Lately I've become convinced that the root of the LFQW problem lies with the central mechanic of D&D levels: that a person can become infinitely more powerful just by practicing. This works just fine for casters, since the basic idea is someone who gains immense power through knowledge. A character knowing a thing implies a time when they didn't know it yet, so it's easy to picture a wizard at Level Elminster or whatever and work backwards to imagine his earlier, lower-level days.

Most other powerful fantasy figures don't get their power in the same way. Hercules didn't learn to be the son of Zeus; Nightcrawler didn't learn to be a mutant. Achilles gets dipped in the river Styx and Bruce Banner gets caught in a gamma bomb, but it happens all at once, not over the course of several years and a dozen levels. None of these characters really have a level one incarnation. A suitable martial archetype for dungeons and dragons doesn't just need to be Hercules. It needs to be a nobody who can pick up a sword and become Hercules one day just by working really hard, and that's not something you see in Western fiction very often.

Art Waring

Lately I've become convinced that the root of the LFQW problem lies with the central mechanic of D&D levels: that a person can become infinitely more powerful just by practicing
I would disagree with this, as the power of spells trump class levels.

Fireball is a LV-3 spell, acquired at level 5 for casters, dealing 8d6 damage, with the ability to upcast.

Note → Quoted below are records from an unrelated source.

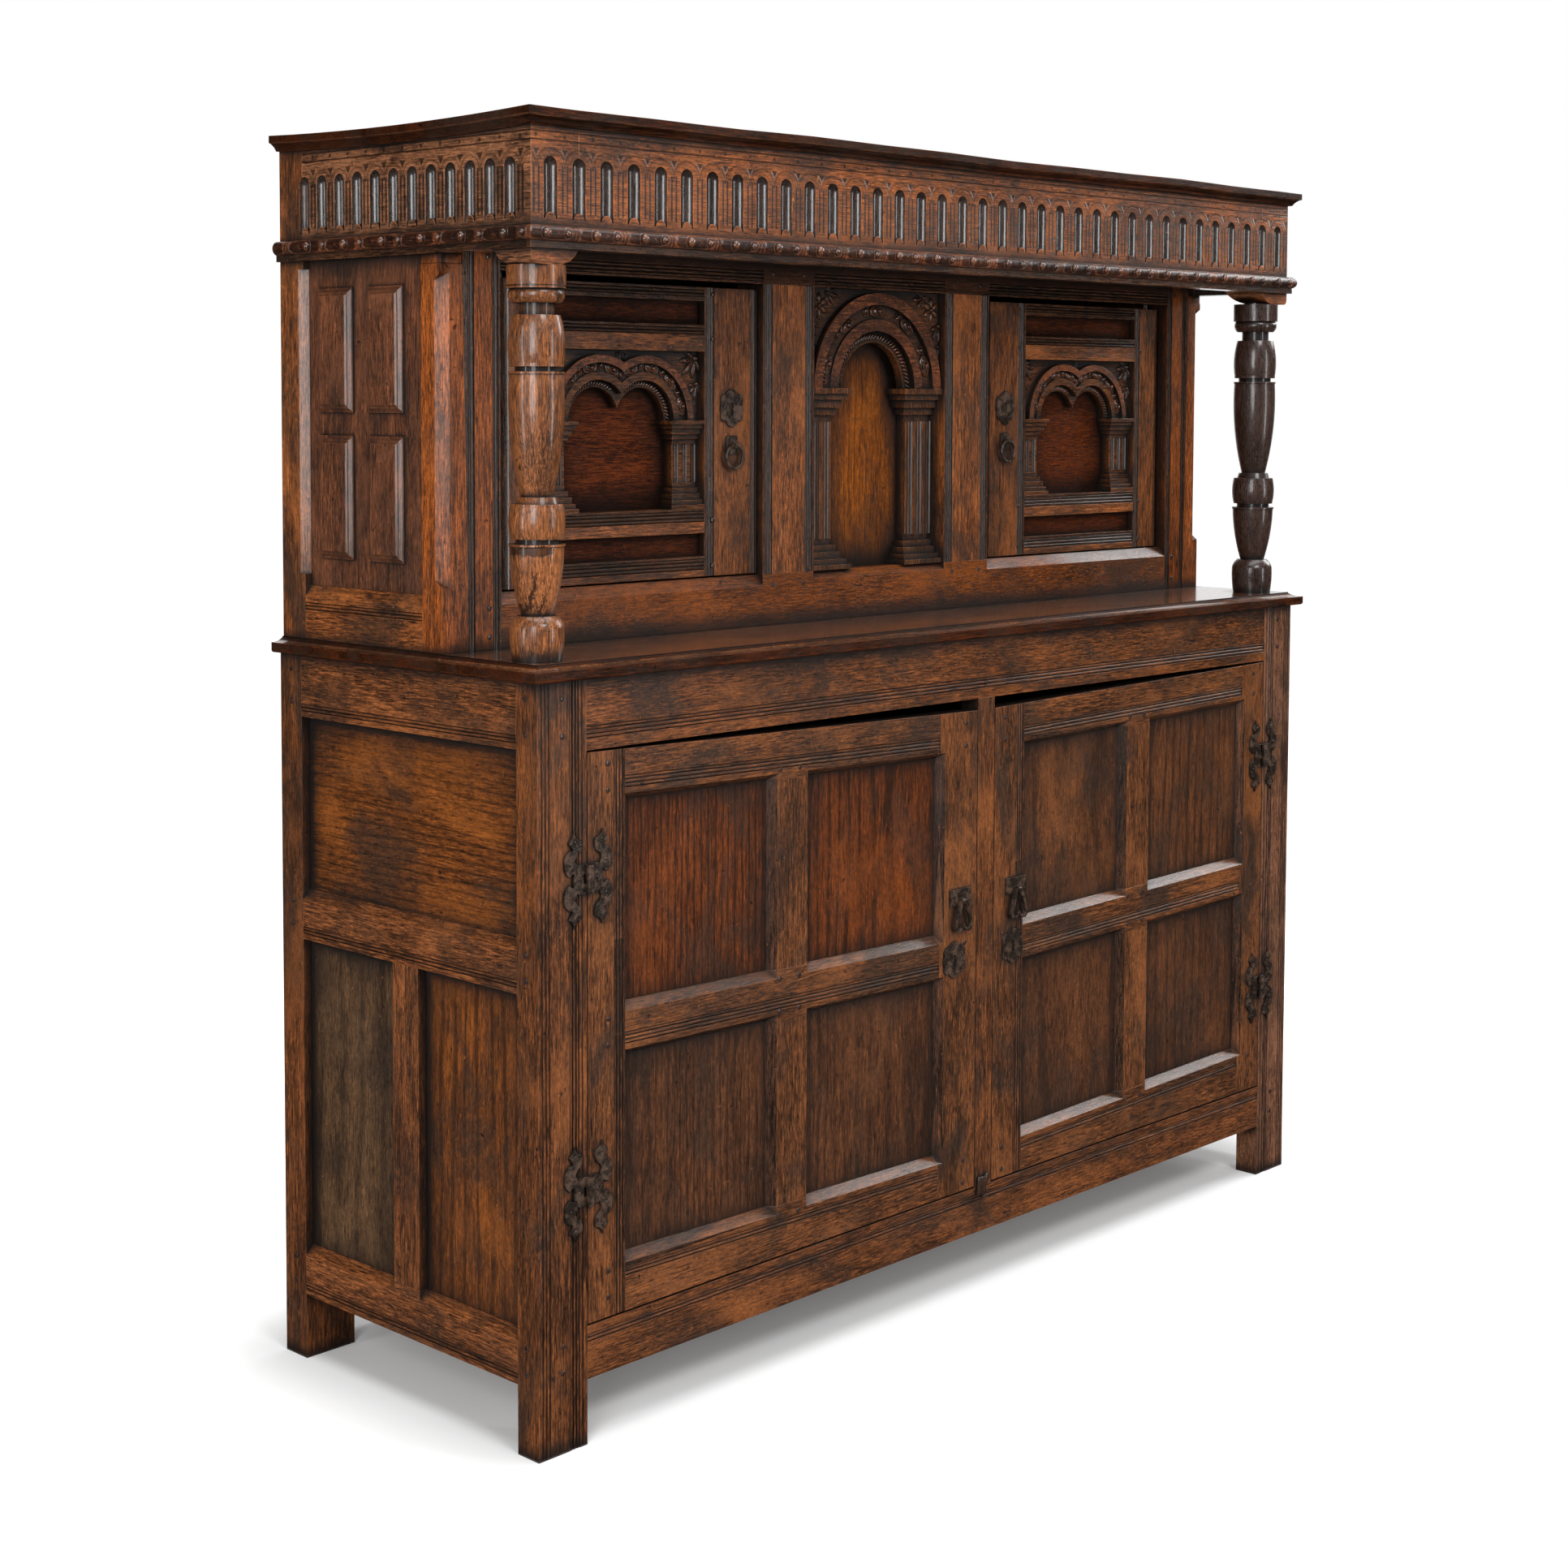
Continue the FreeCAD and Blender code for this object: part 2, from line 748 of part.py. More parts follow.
def lower_door_frame(side):
    """Two stiles, three rails and two muntins of a lower door."""
    uprights, rails = lower_door_members(side)
    face = front_y
    thick = lower_door_thickness
    left, right, low, high = lower_door_span(side)
    extra = lower_door_sag
    waste = []
    for opening in lower_door_openings(side):
        waste.append(panel_room(*opening, face + lower_panel_recess, lower_panel_thickness, groove_depth))
        waste.append(splay(*opening, face, lower_panel_recess))
    inner_left = uprights[0][1]
    inner_right = uprights[2][0]
    muntins = []
    muntin_tenons = []
    for j in (0, 1):
        span = (*uprights[1], rails[j][1], rails[j + 1][0])
        muntins.append(less(upright(*span, face, thick), waste))
        muntin_tenons += foot_tenons(*span, face, thick)
    rail_pieces = []
    rail_tenons = []
    for index, (z0, z1) in enumerate(rails):
        span = (inner_left, inner_right, z0, z1)
        rail_tenons += end_tenons(*span, face, thick)
        if index == 0:
            reeds = level_reeds(inner_left, inner_right, z1 - lower_door_splay_bottom
                                - lower_door_reed_rise - 2 * reed_width, 2, face)
        else:
            reeds = level_reeds(inner_left, inner_right, z0 + lower_door_splay_top
                                + lower_door_reed_rise, 3, face)
        lower = z0 - extra if index == 0 else z0
        piece = rail(inner_left, inner_right, lower, z1, face, thick)
        rail_pieces.append(less(piece, waste + muntin_tenons + [reeds]))
    stiles = []
    for x0, x1 in (uprights[0], uprights[2]):
        body = block(x0, x1, face, face + thick, low - extra, high)
        tools = waste + rail_tenons
        if x0 == uprights[0][0]:
            band = x1 - muntin_reed_inset - 3 * reed_width
            tools = tools + [upright_reeds(band, 3, face, low - extra, high)]
        stiles.append(less(body, tools))
    return [sagged(piece, side) for piece in stiles + rail_pieces + muntins]


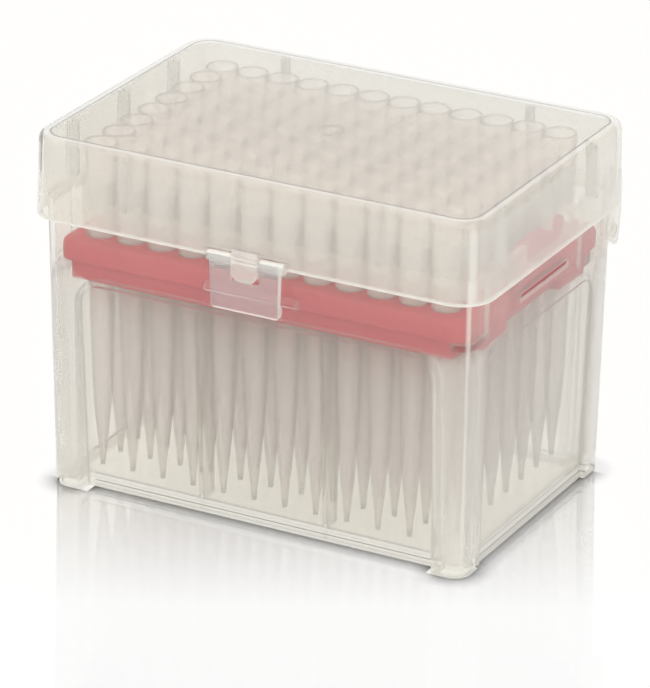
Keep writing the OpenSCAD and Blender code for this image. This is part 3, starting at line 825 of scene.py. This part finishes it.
class TIPBOX_OT_lid(bpy.types.Operator):
    """Makes the clear lid"""

    bl_idname = "tipbox.lid"
    bl_label = "Lid"

    def execute(self, context):
        plastic = moulded_clear(
            "lid_plastic",
            context.scene.tipbox_colours.lid,
            tint=(0.983, 0.975, 0.946),
            milk=0.1,
            edge_milk=0.5,
            roughness=0.0,
            bend=1.06,
            gloss=1.0,
            grain=0.0,
            marks=lid_marks,
        )
        piece = moulded_copy("lid_cover", "lid_moulding", plastic)
        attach(piece, "lid")
        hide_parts("lid_cover")
        return {"FINISHED"}


class TIPBOX_OT_clip(bpy.types.Operator):
    """Makes the clear clip"""

    bl_idname = "tipbox.clip"
    bl_label = "Clip"

    def execute(self, context):
        plastic = moulded_clear(
            "clip_plastic",
            context.scene.tipbox_colours.clip,
            tint=(0.985, 0.98, 0.975),
            milk=0.24,
            edge_milk=0.6,
            roughness=0.06,
            bend=1.08,
            gloss=1.0,
            grain=0.00002,
            marks=clip_marks,
        )
        piece = moulded_copy("latch_clip", "clip_moulding", plastic)
        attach(piece, "clip")
        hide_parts("latch_clip")
        return {"FINISHED"}


# ---------------------------------------------------------------- stage


def studio_floor(name):
    """White floor with a mirror image that fades away from the box, painted cream light under the box, and
    a contact shadow along its foot."""
    mat = Recipe(bpy.data.materials.new(name))
    x, y, _ = mat.axes()
    past_x = (x.size() - FOOT_X).at_least(0.0)
    past_y = (y.size() - FOOT_Y).at_least(0.0)
    feet = ((past_x**2.0 + past_y**2.0) ** 0.5).within(FOOT_R)
    feet = feet * x.beyond(FOOT_IN_X) * y.beyond(FOOT_IN_Y, 0.0004)
    under = (x.within(PRINT_X) * y.within(PRINT_Y)).at_least(feet)

    away = x * NEAR_X + y * NEAR_Y - NEAR_START
    mirrored = (0.56 - away * 10.0).at_least(0.06).at_most(0.66) * (1.0 - under * 0.85)
    open_white = mat.node("ShaderNodeEmission", None, {"Color": (1, 1, 1), "Strength": 1.0})
    # Painted cream light on the floor under the box
    painted_cream_light = mat.node("ShaderNodeEmission", None, {"Color": (0.99, 0.97, 0.91), "Strength": 1.0})
    chalk = mat.node("ShaderNodeBsdfDiffuse", None, {"Color": (0.93, 0.93, 0.93)})
    sheen = mat.node("ShaderNodeBsdfGlossy", None, {"Color": (1, 0.99, 0.965), "Roughness": 0.0})
    plain = mat.mix(mat.seen(), chalk, mat.mix(under, open_white, painted_cream_light))

    near_box = mat.node("ShaderNodeAmbientOcclusion", {"samples": 6}, {"Distance": 0.006}, out="AO")
    hidden_left = y.within(PRINT_Y) * x.falling(-PRINT_X)
    hidden_back = y.rising(PRINT_Y)
    spared = (under * 0.95).at_least(hidden_left * 0.85).at_least(hidden_back * 0.85)
    lit = ((near_box - 0.5) * 1.45 + 0.33).at_least(spared).at_most(1.0)
    shadow = mat.node("ShaderNodeBsdfDiffuse", None, {"Color": (0.02, 0.02, 0.02)})
    return mat.finish(mat.mix(lit, shadow, mat.mix(mirrored, plain, sheen)))


def studio_sky(name, strength):
    """Even light that is stronger from above, and white where it is seen."""
    sky = Recipe(bpy.data.worlds.new(name))
    seen = sky.seen()
    above = sky.axes("Generated")[2].at_least(0.0)
    soft = (above * 0.6 + 0.5) * strength
    level = soft + seen * (1.0 - soft)
    light = sky.node("ShaderNodeBackground", None, {"Color": (1, 1, 1), "Strength": level})
    sky.node("ShaderNodeOutputWorld", None, {"Surface": light})
    return sky.owner


def studio_lamp(name, power, place):
    """A large soft lamp that shines at the box."""
    lamp = bpy.data.lights.new(name, "AREA")
    lamp.shape = "RECTANGLE"
    lamp.size, lamp.size_y = LAMP_SIZE
    lamp.energy = power
    holder = bpy.data.objects.new(name, lamp)
    holder.location = place
    holder.rotation_euler = (Vector(LAMP_AIM) - holder.location).to_track_quat("-Z", "Y").to_euler()
    bpy.context.scene.collection.objects.link(holder)


def studio_camera(stage):
    """The camera, turned and rolled round its aim."""
    out = Vector(
        (
            math.sin(stage.azimuth) * math.cos(stage.elevation),
            -math.cos(stage.azimuth) * math.cos(stage.elevation),
            math.sin(stage.elevation),
        )
    )
    right = (-out).cross(Vector((0, 0, 1))).normalized()
    up = right.cross(-out)
    turned = right * math.cos(stage.roll) + up * math.sin(stage.roll)
    upright = up * math.cos(stage.roll) - right * math.sin(stage.roll)
    data = bpy.data.cameras.new("camera")
    data.lens = stage.lens
    data.clip_start, data.clip_end = 0.05, 20.0
    camera = bpy.data.objects.new("camera", data)
    turn = Matrix((turned, upright, out)).transposed().to_4x4()
    camera.matrix_world = Matrix.Translation(Vector(stage.aim) + out * stage.distance) @ turn
    bpy.context.scene.collection.objects.link(camera)
    return camera


class TIPBOX_OT_stage(bpy.types.Operator):
    """Sets up the camera, the even studio light and the white floor"""

    bl_idname = "tipbox.stage"
    bl_label = "Stage"

    def execute(self, context):
        scene = context.scene
        stage = scene.tipbox_stage
        scene.view_settings.view_transform = "Standard"

        half = FLOOR_HALF
        corners = [(-half, -half, 0), (half, -half, 0), (half, half, 0), (-half, half, 0)]
        floor_mesh = bpy.data.meshes.new("floor")
        floor_mesh.from_pydata(corners, [], [(0, 1, 2, 3)])
        floor = bpy.data.objects.new("floor", floor_mesh)
        scene.collection.objects.link(floor)
        dress(floor, studio_floor("studio_floor"))

        scene.world = studio_sky("studio", stage.sky)
        studio_lamp("overhead", stage.key, OVERHEAD_PLACE)
        studio_lamp("front", stage.fill, FRONT_PLACE)
        scene.camera = studio_camera(stage)

        rays = scene.cycles
        rays.max_bounces = 24
        rays.transmission_bounces = 22
        rays.diffuse_bounces = 3
        rays.glossy_bounces = 4
        rays.transparent_max_bounces = 64
        rays.denoising_input_passes = "RGB"
        return {"FINISHED"}


# ---------------------------------------------------------------- add-on


OPERATORS = (
    TIPBOX_OT_base,
    TIPBOX_OT_rack,
    TIPBOX_OT_tips,
    TIPBOX_OT_filters,
    TIPBOX_OT_lid,
    TIPBOX_OT_clip,
    TIPBOX_OT_stage,
)


class TIPBOX_PT_panel(bpy.types.Panel):
    """Lists the pieces of the tip box"""

    bl_idname = "TIPBOX_PT_panel"
    bl_label = "Tip Box"
    bl_space_type = "VIEW_3D"
    bl_region_type = "UI"
    bl_category = "Tip Box"

    def draw(self, context):
        for operator in OPERATORS:
            self.layout.operator(operator.bl_idname)


GROUPS = (TipSizes, PlasticColours, StageSettings)


def register():
    for item in GROUPS + OPERATORS + (TIPBOX_PT_panel,):
        bpy.utils.register_class(item)
    bpy.types.Scene.tipbox_tips = PointerProperty(type=TipSizes)
    bpy.types.Scene.tipbox_colours = PointerProperty(type=PlasticColours)
    bpy.types.Scene.tipbox_stage = PointerProperty(type=StageSettings)


def unregister():
    del bpy.types.Scene.tipbox_stage
    del bpy.types.Scene.tipbox_colours
    del bpy.types.Scene.tipbox_tips
    for item in reversed(GROUPS + OPERATORS + (TIPBOX_PT_panel,)):
        bpy.utils.unregister_class(item)


def plain(box):
    """A box as plain lists of numbers."""
    return [[float(v) for v in corner] for corner in box]


def main():
    register()
    bpy.ops.tipbox.base()
    bpy.ops.tipbox.rack()
    bpy.ops.tipbox.tips()
    bpy.ops.tipbox.filters()
    bpy.ops.tipbox.lid()
    bpy.ops.tipbox.clip()
    bpy.ops.tipbox.stage()


if __name__ == "__main__":
    main()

No martial class can deal this much damage that easily at level five by a long shot, and especially not as an area effect, which does not require an attack roll, and still deals half damage to creatures on a save.

Rogues dont get 10d6 sneak attack until they reach level 19. Wizards can deal 10d6 damage at 8th level without making an attack roll and without having to trigger a condition, as sneak attack requires.

Wizards literally just point and click. Martials require a number of conditions to function: They need to close into melee range, putting them toe to toe with monsters. They must make attack rolls to hit. And, often times, they must have a magic weapon or other special equipment just to deal with monsters with resistances to non-magic weapons.

Out of the box, casters get the tools to deal with any potential problems. Casters get every possible avenue to provide solutions, inside and out of combat. Martials like fighters rarely get options to be useful outside of combat as well, further limiting their utility in a game.


Reeks of Jedi
There is still a world of difference between Hercules and Anime Warrior.

One of the problems (IMO) of 5th Ed is too much magic. Every class or race has it in some form.

Which IMO takes away from those classes that are supposed to be the magic uses.

Same issue I had with 4th Ed. Everyone could heal. Every class had one or more attacks that was “Deal X damage to target and heal X damage to yourself.”

As you said though modern pop culture has to bleed in. And them youngsters today love their Dragonballs and Pokemons and One Pieces. 😉. Though I see it more as “Superhero” then “Anime” but that’s just my grumpy old man POV.

So to Be modern and appeal to the new crowd fighters and rogues need to be able to teleport or turn invisible or magically produce weapons or whatever.

Meanwhile I’ll go back to an older ed for a bit until I’ve had enough “normal” then maybe try D&Ds take on the Superhero/Anime Fantasy Genre.


I would disagree with this, as the power of spells trump class levels.
This isn't an accident. Zorro and Robin Hood will never gain the power and breadth of tools of a Doctor Strange by just training and getting more experience, and neither do the classes that look to them for inspiration. Power comparable to high level spells just isn't acquired in the same way by non-magicians in most fiction.